Condon was found not guilty of the murder, by reason of self-defense, by a jury made up largely of fellow members of his fraternal society, while Dewers was laid to rest alongside his family and neighbors in Valley Brook Cemetery.



He would later be joined there by Frank and Theta Brown, a Breckenridge couple credited with seeing the town through some of the more difficult decades in its history between the end of the mining era and the arrival of the ski industry, as well as Alice Richardson, whose 19-year-old daughter died in the Spanish Influenza epidemic that swept through the western U.S. while Alice was serving in the Army Reserve nurse corps during World War I.

Together, their stories and their grave sites create a narrative of the town’s history that members of the Breckenridge Heritage Alliance hope to protect by landing Valley Brook Cemetery on the National Register of Historic Places.

Inclusion in the registry, a list of some of the most significant sites, buildings and monuments in American history, would memorialize the cemetery as a place of local importance and could be a stepping stone in preserving the graveyard from future development and securing grants to maintain it.

Cemeteries typically do not make the list because the registry is generally reserved for places where America’s historic icons did their productive work, rather than their final resting places. But exceptions are made when the cemetery is one of significant architectural value, houses the graves of individuals of particular prominence, is itself a potential keeper of undiscovered historic evidence or reflects an important incident or tragedy in the past, such as the Spanish flu.

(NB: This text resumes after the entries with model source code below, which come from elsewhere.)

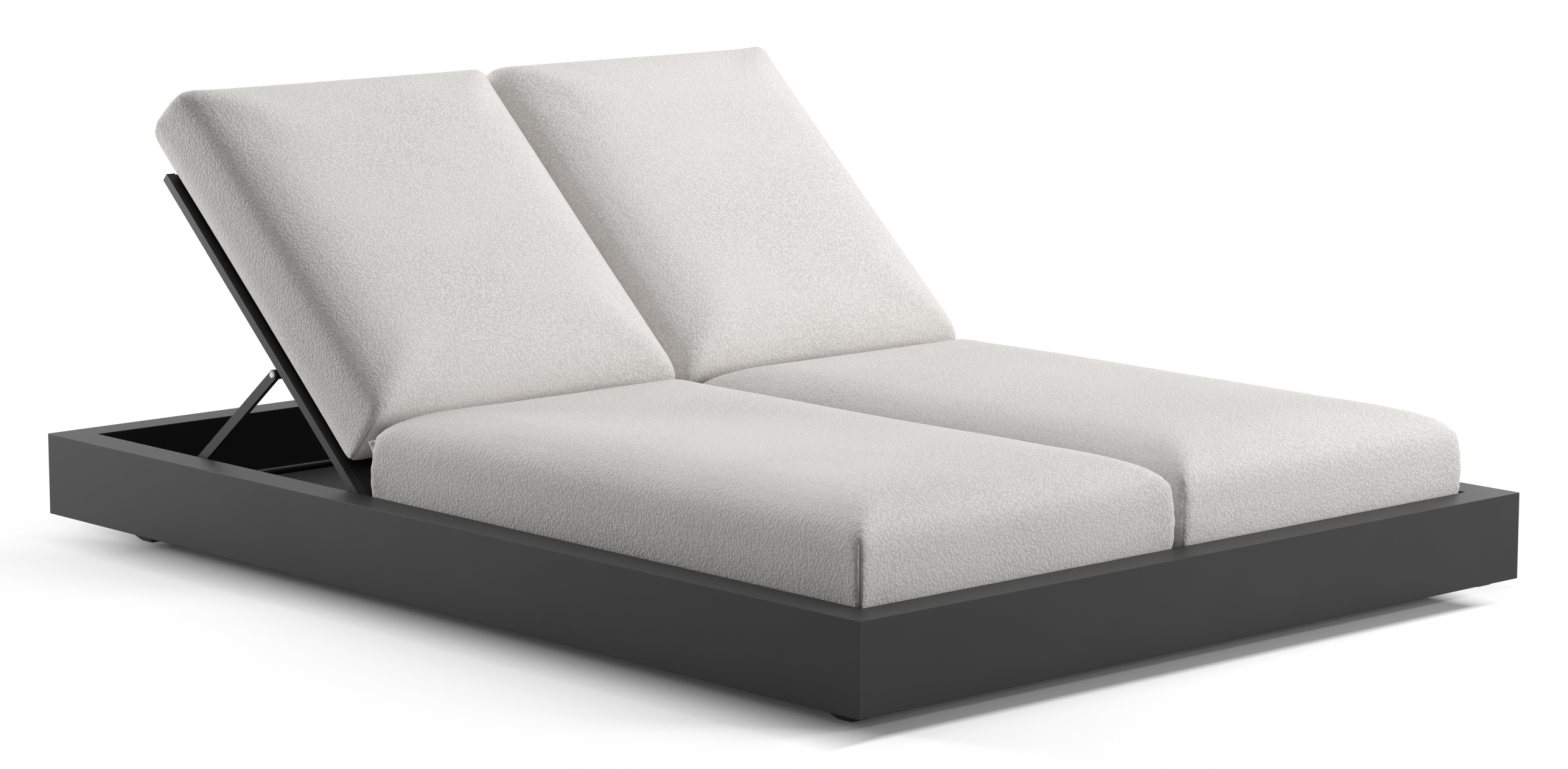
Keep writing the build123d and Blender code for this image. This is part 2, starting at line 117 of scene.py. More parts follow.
def addRange(tree, value, reach, result=(0.0, 1.0)):
    span = tree.nodes.new("ShaderNodeMapRange")
    names = ("From Min", "From Max", "To Min", "To Max")
    for name, limit in zip(names, (*reach, *result)):
        span.inputs[name].default_value = limit
    tree.links.new(value, span.inputs["Value"])
    return span.outputs["Result"]


def addNoise(tree, where, scale, detail, roughness=0.5, output="Fac"):
    grain = tree.nodes.new("ShaderNodeTexNoise")
    grain.inputs["Scale"].default_value = scale
    grain.inputs["Detail"].default_value = detail
    grain.inputs["Roughness"].default_value = roughness
    tree.links.new(where, grain.inputs["Vector"])
    return grain.outputs[output]


def addBump(tree, height, strength, distance):
    bump = tree.nodes.new("ShaderNodeBump")
    bump.inputs["Strength"].default_value = strength
    bump.inputs["Distance"].default_value = distance
    tree.links.new(height, bump.inputs["Height"])
    return bump.outputs["Normal"]


def addPattern(tree, stretch=(1, 1, 1)):
    # a pattern stays on its piece when the piece moves
    place = tree.nodes.new("ShaderNodeTexCoord")
    turn = tree.nodes.new("ShaderNodeMapping")
    turn.inputs["Scale"].default_value = stretch
    tree.links.new(place.outputs["Object"], turn.inputs["Vector"])
    return turn.outputs["Vector"]


def newMaterial(name):
    surface = bpy.data.materials.new(name)
    surface.use_nodes = True
    return surface, surface.node_tree.nodes["Principled BSDF"], surface.node_tree


# the camera comes early
cameraPlace = {
    "azimuth": -42.096,
    "elevation": 9.267,
    "eye": (-5.3654, -6.0135, 1.6292),
    "lens": 102.24,
    "sensorWidth": 36,
    "farthest": 200,
}


def addCamera():
    azimuth = math.radians(cameraPlace["azimuth"])
    elevation = math.radians(cameraPlace["elevation"])
    back = Vector((
        math.sin(azimuth) * math.cos(elevation),
        -math.cos(azimuth) * math.cos(elevation),
        math.sin(elevation),
    ))
    right = Vector((0, 0, 1)).cross(back).normalized()
    up = back.cross(right)
    data = bpy.data.cameras.new("camera")
    data.sensor_fit = "HORIZONTAL"
    data.sensor_width = cameraPlace["sensorWidth"]
    data.lens = cameraPlace["lens"]
    data.clip_end = cameraPlace["farthest"]
    camera = bpy.data.objects.new("camera", data)
    turn = Matrix((right, up, back)).transposed().to_4x4()
    camera.matrix_world = Matrix.Translation(cameraPlace["eye"]) @ turn
    scene.collection.objects.link(camera)
    scene.camera = camera
    print("camera ready")


studio = {
    "worldLight": 0.17,
    "lamps": {
        "keyLamp": {"at": (3.6, -2.4, 4.2), "aim": (0, 0, 0.2), "size": 2.6, "power": 100},
        "topLamp": {"at": (0.4, 0.5, 4.6), "aim": (0.2, 0, 0), "size": 3.4, "power": 74},
        "headTopLamp": {"at": (0.2, 4.6, 3.4), "aim": (0, 0.3, 0.3), "size": 2.4, "power": 26},
        "headLeftLamp": {"at": (-2.6, 5.0, 1.2), "aim": (-0.4, 0.7, 0.4), "size": 2.0, "power": 212},
        "footRightLamp": {"at": (3.0, -4.8, 1.5), "aim": (0.4, -1.0, 0.2), "size": 2.0, "power": 142},
        "rightLamp": {"at": (4.6, 0.6, 1.7), "aim": (0.4, 0, 0.3), "size": 2.0, "power": 40},
    },
}


def addLamps():
    for name, spec in studio["lamps"].items():
        data = bpy.data.lights.new(name, "AREA")
        data.shape = "DISK"
        data.size = spec["size"]
        data.energy = spec["power"]
        lamp = bpy.data.objects.new(name, data)
        toLamp = Vector(spec["at"]) - Vector(spec["aim"])
        lamp.location = spec["at"]
        lamp.rotation_euler = toLamp.to_track_quat("Z", "Y").to_euler()
        scene.collection.objects.link(lamp)


def addSeenRays(tree):
    # 1 for the rays that see the white backdrop, 0 for those that only light the lounger
    path = tree.nodes.new("ShaderNodeLightPath")
    rays = ("Camera", "Glossy", "Transmission")
    return mostOf(tree, [path.outputs["Is " + ray + " Ray"] for ray in rays])


def addWorld():
    world = bpy.data.worlds.new("studioWorld")
    scene.world = world
    world.use_nodes = True
    tree = world.node_tree
    background = tree.nodes["Background"]
    level = addMix(tree, "FLOAT", addSeenRays(tree), studio["worldLight"], 1.0)
    feed(tree, (1, 1, 1), background.inputs["Color"])
    feed(tree, level, background.inputs["Strength"])


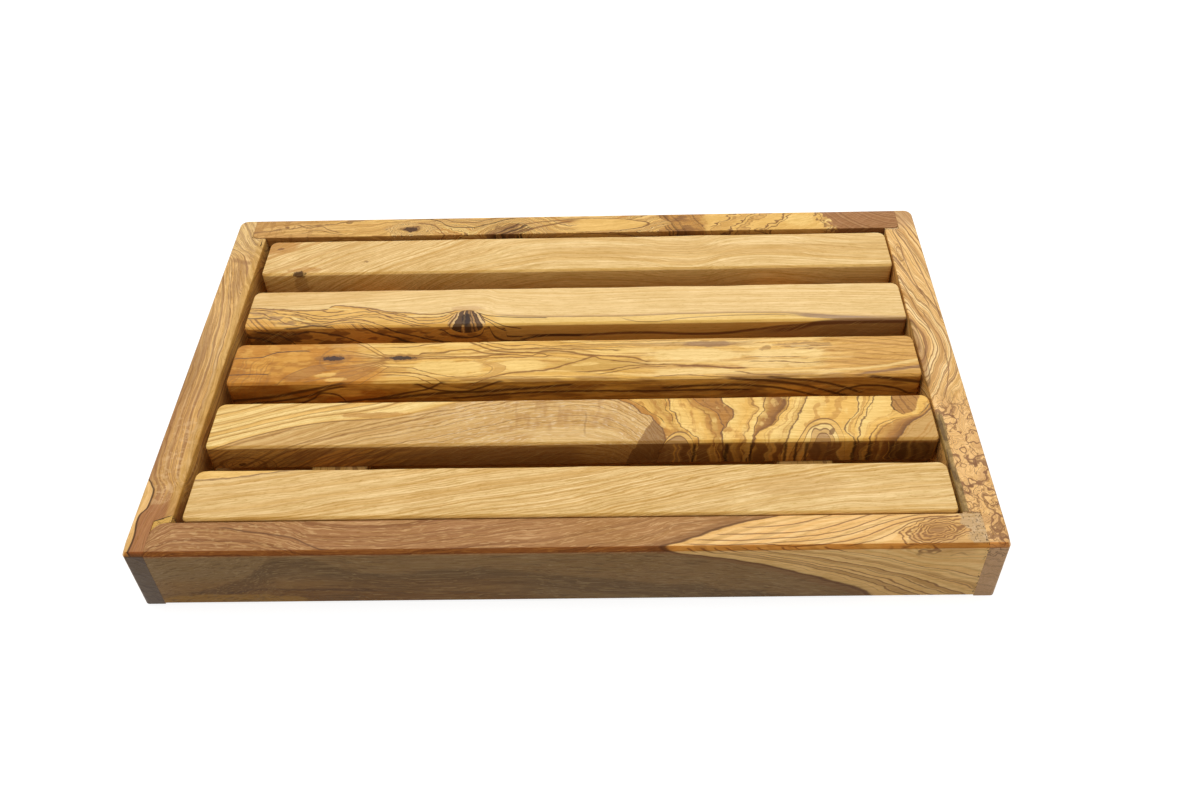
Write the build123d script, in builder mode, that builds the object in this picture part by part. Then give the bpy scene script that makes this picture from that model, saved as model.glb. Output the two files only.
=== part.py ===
"""Bread board with a crumb tray: a lift-out rack of slats in a shallow wooden box.

Millimetres, +Z up. The origin is at the middle of the box's footprint, on the surface it stands on.
+X runs along the slats and -Y is the front. The rack lies loose on the floor of the box.
Where a value or a loop goes by side and end, side -1 is left and 1 is right, end -1 is front and 1 is back.
"""

from build123d import *
from math import radians, tan
import os

os.makedirs("parts", exist_ok=True)

# Box
box_width = 400.0
box_depth = 250.0
box_height = 38.0

# Rails: the ends of the front and back rails sit in rebates cut in the side rails
side_rail_thickness = 18.0
front_rail_thickness = 18.5
back_rail_thickness = 16.8
tongue_thickness = 9.7  # left standing of a side rail outside each rebate
front_corner_round = 2.0
back_corner_round = 4.5
edge_chamfer = 1.4  # top outer arrises
foot_chamfer = 2.5  # bottom outer arris of each side rail
foot_arris = 0.8  # bottom outer arris of the front and back rails
side_inner_round = 1.8  # top inner arris of each side rail, worn by lifting the rack
end_inner_round = 0.8  # the same on the front and back rails

# Joints: each rail end has a rounded inner corner, and its rebate is a little too long, wide or out of square
front_left_end_round = 7.0
front_left_gap_at_tongue = 1.0
front_left_gap_inside = 4.6
front_right_end_round = 2.5
front_right_gap_at_tongue = 0.8
front_right_gap_inside = 1.2
back_left_end_round = 4.0
back_left_gap_at_tongue = 0.9
back_left_gap_inside = 0.6
back_right_end_round = 3.0
back_right_gap_at_tongue = 1.4
back_right_gap_inside = 2.0
filler_drop = 0.2  # how far the filler stops short of the rails' top and bottom faces

# Blind dowels in those joints
dowel_diameter = 6.0
dowel_setback = 7.5  # from the box's front or back face to a dowel's axis
dowel_in_tongue = 5.5
dowel_in_rail = 11.5
dowel_end_play = 0.4
dowel_play = 0.05  # round the dowel
lower_dowel_level = 15.0
upper_dowel_level = 29.0
dowel_chamfer = 0.6

# Floor: edge-glued boards held in a groove round the inside of the rails
floor_thickness = 6.0
floor_recess = 3.0  # from the rails' underside up to the boards
groove_depth = 5.0
groove_play = 0.2  # above the boards
floor_edge_play = 0.8  # between the boards' edges and the bottom of the groove
floor_board_count = 3

# Rack
slat_width = 30.7
slat_thickness = 15.5
slat_gap_slips = (1.0, -1.2, -0.2, 0.4)  # each gap less the even one, back to front: they were set by eye
slat_back_corner_round = 5.0
slat_front_corner_round = 2.5
slat_top_chamfer = 1.7
slat_bottom_round = 1.0
rack_end_play = 2.5  # between a slat's end and the side rail, with the rack in the middle
rack_side_play = 2.6  # the same between the outer slats and the front and back rails
rack_shift_right = 1.6  # where the loose rack happens to lie
rack_shift_forward = 1.0
seat_play = 0.2  # under the battens
batten_width = 27.0
batten_thickness = 13.0
batten_place = 64.0  # from the slats' ends to the batten's middle
batten_inset = 4.0  # from the rack's long sides to the battens' ends
batten_round = 1.2

# Countersunk wood screws, one at each crossing of slat and batten
screw_diameter = 3.5
screw_head_diameter = 7.0
screw_head_angle = 90.0
screw_head_sink = 0.8  # below the batten's underside
screw_length = 21.0
screw_core_diameter = 2.5
screw_plain_length = 9.0  # under the head, without thread
screw_thread_pitch = 1.4
screw_point_length = 2.4
screw_play = 0.05
screw_recess_width = 0.9
screw_recess_length = 4.2
screw_recess_depth = 1.2

# Places that follow from the sizes above
inside_x = box_width / 2 - side_rail_thickness
rail_end_x = box_width / 2 - tongue_thickness
end_rail_thickness = {-1: front_rail_thickness, 1: back_rail_thickness}
inside_y = {end: box_depth / 2 - end_rail_thickness[end] for end in (-1, 1)}
inside_depth = inside_y[-1] + inside_y[1]
inside_middle_y = (inside_y[1] - inside_y[-1]) / 2
rack_x = rack_shift_right
rack_y = inside_middle_y - rack_shift_forward
batten_bottom = floor_recess + floor_thickness + seat_play
slat_bottom = batten_bottom + batten_thickness
slat_length = 2 * (inside_x - rack_end_play)
rack_depth = inside_depth - 2 * rack_side_play
slat_count = len(slat_gap_slips) + 1
even_gap = (rack_depth - slat_count * slat_width) / (slat_count - 1)
batten_places = [rack_x + side * (slat_length / 2 - batten_place) for side in (-1, 1)]
screw_head_level = batten_bottom + screw_head_sink
screw_tip_level = screw_head_level + screw_length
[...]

The Valley Brook Cemetery does all four, according to representatives of Historitecture, a private firm hired to help with the graveyards application to the registry.

“You can tell a lot about social life in the town based on the cemetery,” Historitecture historian Adam Thomas said. “Reading the cemetery like a book, it gives you little nuggets, little bits of information that, if we didn’t preserve a place like this, would be lost.”

Once the application is finalized, it will be submitted to a review board in Denver, which meets quarterly. With the boards approval, Valley Brook Cemetery’s nomination will advance to the national keeper of the registry, who must sign off for it to be included.

Thomas said the graveyard’s case for inclusion is strong.

Valley Brook was established in 1882, after gold was discovered in Breckenridge’s first cemetery, which was located in the Warrior’s Mark area near where the Conoco gas station is currently located. The graves were dug up and relocated to the current location on Airport Road so the town’s early residents could mine the old site.

Locals who wish to be buried in Breckenridge are still laid to rest in Valley Brook.